One of his first political ads highlighted what he sees as his top career achievement thus far — representing Texas twice at the U.S. Supreme Court in a case that made global headlines.

Jose Medellin was one of several dozen Mexican nationals on U.S. death row seeking redemption under the argument that they were never afforded a chance to contact Mexican consular officials when they were arrested as per the Geneva Convention.

Then-President George Bush supported a move to have the World Court review the cases. But Texas claimed the move was illegal, that the state didn’t abide by the International Court of Justice, also known as the World Court.

Cruz, then solicitor general of Texas, argued against the U.S. federal government and the United Nations — and won. He had that job from 2003 to 2008. Previous posts included mostly mid-level federal government stops, including the Federal Trade Commission and the Justice Department.

He was also an advisor to the 2000 George W. Bush presidential campaign and served as the first Latino to clerk for the Chief Justice of the Supreme Court.

His passion for politics was instilled in him by his father, who fled Cuba at 18 with $100 in his pockets.

“When I was a kid, my dad used to say to me over and over again, when we faced oppression in Cuba, I had a place to flee to,” Cruz said. “If we lose our freedom here, where do we go? There’s no question that better explains why I’m running for U.S. Senate.”

It’s a tricky political balance, trying to avoid being pigeonholed as an ethnic candidate while capitalizing on the Republican Party’s dire need to capture more Latino voters.
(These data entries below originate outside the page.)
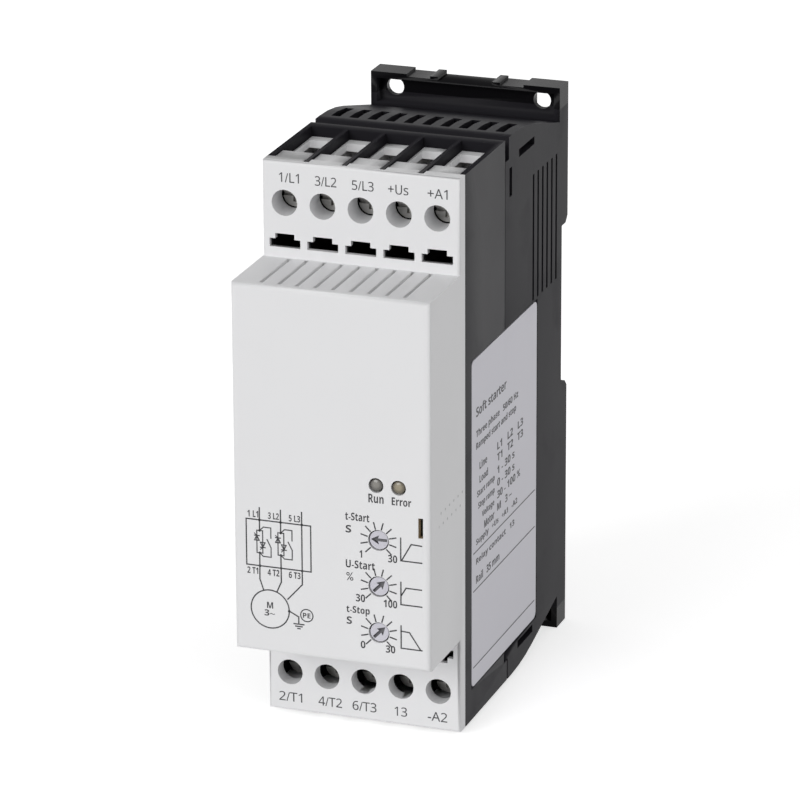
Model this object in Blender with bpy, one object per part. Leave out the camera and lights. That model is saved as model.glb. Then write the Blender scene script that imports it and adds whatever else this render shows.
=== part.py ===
"""Compact three-phase soft starter for motors, modelled in metres with +Z up.

The origin is the centre of the rail seat on the back. +Y points out of the back, towards
the wall, and the operating panel faces -Y. +X is the side that carries the rating label.
Run it with: blender --background --python part.py
"""

import math

import bmesh
import bpy
from mathutils import Matrix, Vector

MM = 0.001
OBJECT_NAME = "soft_starter"

# Overall sizes
HEIGHT = 130.0 * MM
DEPTH = 95.0 * MM
GAP = 0.3 * MM
OVERSHOOT = 2.0 * MM

# Terminal bays, which set the width
TERMINAL_COUNT = 5
BAY_WIDTH = 7.8 * MM
DIVIDER = 0.9 * MM
SIDE_WALL = 1.2 * MM
PITCH = BAY_WIDTH + DIVIDER
WIDTH = TERMINAL_COUNT * PITCH - DIVIDER + 2 * SIDE_WALL
HALF = WIDTH / 2

# Rail seat and the feet that stand behind it
FOOT_DEPTH = 4.2 * MM
RAIL_RECESS = 37.9 * MM
RAIL_WIDTH = 35.0 * MM
RAIL_ABOVE_BASE = 78.2 * MM
FOOT_CHAMFER = 1.4 * MM

# Front cover
COVER_MARGIN = 1.3 * MM
PLATE = 3.5 * MM
PANEL_STAND = 19.8 * MM
PANEL_ABOVE_COVER = 21.9 * MM
SHELF_BELOW_TOP = 21.6 * MM
COVER_WALL = 1.8 * MM
PLATE_BEVEL = 0.6 * MM
PANEL_BEVEL = 1.1 * MM
GROOVE_COUNT = 9
GROOVE_PITCH = 4.05 * MM
GROOVE_WIDTH = 0.9 * MM
GROOVE_LENGTH = 17.0 * MM
GROOVE_DEPTH = 0.8 * MM

# Stepped slots in the terminal plates
SLOT_BELOW_TOP = 17.4 * MM
SLOT_WIDTH = 7.1 * MM
SLOT_HEIGHT = 1.9 * MM
SLOT_STEP_WIDTH = 4.4 * MM
SLOT_STEP_HEIGHT = 1.2 * MM

# Housings
FRONT_HOUSING_DEPTH = 26.5 * MM
CHAMBER_HEIGHT = 25.0 * MM
CHAMBER_FLOOR = 1.6 * MM
CHAMBER_WALL = 3.0 * MM
REAR_WALL = 2.0 * MM
TONGUE = 1.0 * MM
TONGUE_REACH = 2.4 * MM
TONGUE_ROOT = 3.0 * MM
JOINT_NOTCH = 2.4 * MM
JOINT_NOTCH_HEIGHT = 5.0 * MM
TOP_FLAT_SHARE = 0.13
TOP_CURVE_SHARE = 0.4
TOP_SLOPE = math.radians(14.5)

# Screw terminals
TERMINAL_INSET = 9.2 * MM
ACCESS_RADIUS = 2.95 * MM
SLEEVE_WALL = 0.8 * MM
SLEEVE_LENGTH = 2.7 * MM
HEAD_RADIUS = 2.7 * MM
HEAD_THICKNESS = 1.7 * MM
HEAD_SLOT = 0.8 * MM
HEAD_SLOT_DEPTH = 0.8 * MM
HEAD_CROSS = 1.62 * MM
SHANK_RADIUS = 1.7 * MM
SHELF_THICKNESS = 1.0 * MM
THREAD_PITCH = 0.6 * MM
CLAMP_TURNS = 6.5
CLAMP_TRAVEL = THREAD_PITCH * CLAMP_TURNS
CLAMP_FRONT_WALL = 1.2 * MM
CLAMP_SIDE_WALL = 0.7 * MM
CLAMP_BACK_WALL = 1.0 * MM
CLAMP_HEIGHT = 6.4 * MM
CLAMP_SIDE_PLAY = 0.6 * MM
WIRE_GAP = 5.0 * MM
BAR_THICKNESS = 1.0 * MM
BAR_OVERLAP = 6.7 * MM
BAR_PAD = 0.25 * MM

# Cover fingers with the wire funnels
FINGER_THICKNESS = 3.5 * MM
LIP_THICKNESS = 5.4 * MM
LIP_LENGTH = 5.5 * MM
FUNNEL_MOUTH_X = 6.2 * MM
FUNNEL_MOUTH_Y = 13.0 * MM
FUNNEL_THROAT = 4.6 * MM
FUNNEL_DEPTH = 2.0 * MM
NOSE_SETBACK = 1.8 * MM
NOSE_HEIGHT = 5.2 * MM

# Rear grille, vents and latch windows
GRILLE_COUNT = 10
GRILLE_PITCH = 4.25 * MM
GRILLE_SLOT = 2.1 * MM
GRILLE_LENGTH = 9.7 * MM
GRILLE_START = 5.9 * MM
VENT_COUNT = 6
VENT_PITCH = 3.28 * MM
VENT_WIDTH = 1.1 * MM
VENT_BEFORE_SEAT = 21.2 * MM
VENT_BELOW_TOP = 13.4 * MM
VENT_HEIGHT = 29.5 * MM
WINDOW_START = 9.4 * MM
WINDOW_LENGTH = 10.8 * MM
WINDOW_HEIGHT = 1.8 * MM
WINDOW_INSET = 4.7 * MM
SIDE_SLOT_START = 2.8 * MM
SIDE_SLOT_WIDTH = 1.8 * MM
SIDE_SLOT_HEIGHT = 6.6 * MM
SIDE_SLOT_TOP = 7.2 * MM

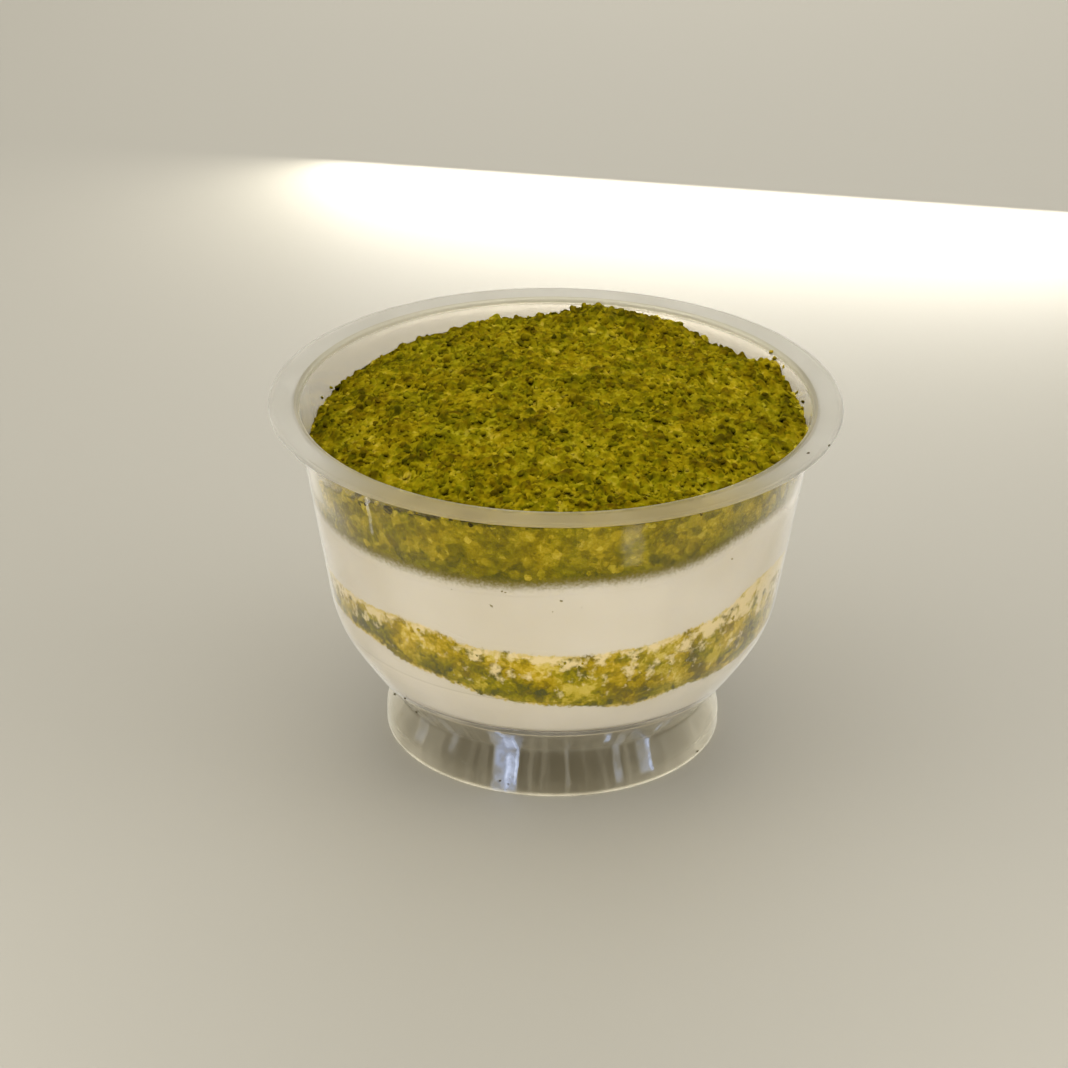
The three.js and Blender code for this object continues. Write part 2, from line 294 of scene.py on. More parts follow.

Cruz says it’s about showing them they naturally belong with the GOP.

“Faith, family, patriotism, hard work, responsibility. Those are all conservative values,” he said.

Many pundits still write off GOP chances of winning a significant chunk of the Latino vote.

Ted Cruz is out to prove them wrong.

If polls are right and he keeps Dewhurst, the frontrunner, from winning a majority in the May 29 primary, the race goes to a run-off in July.

And in that scenario, Cruz is confident massive Tea Party turnout will carry him to victory.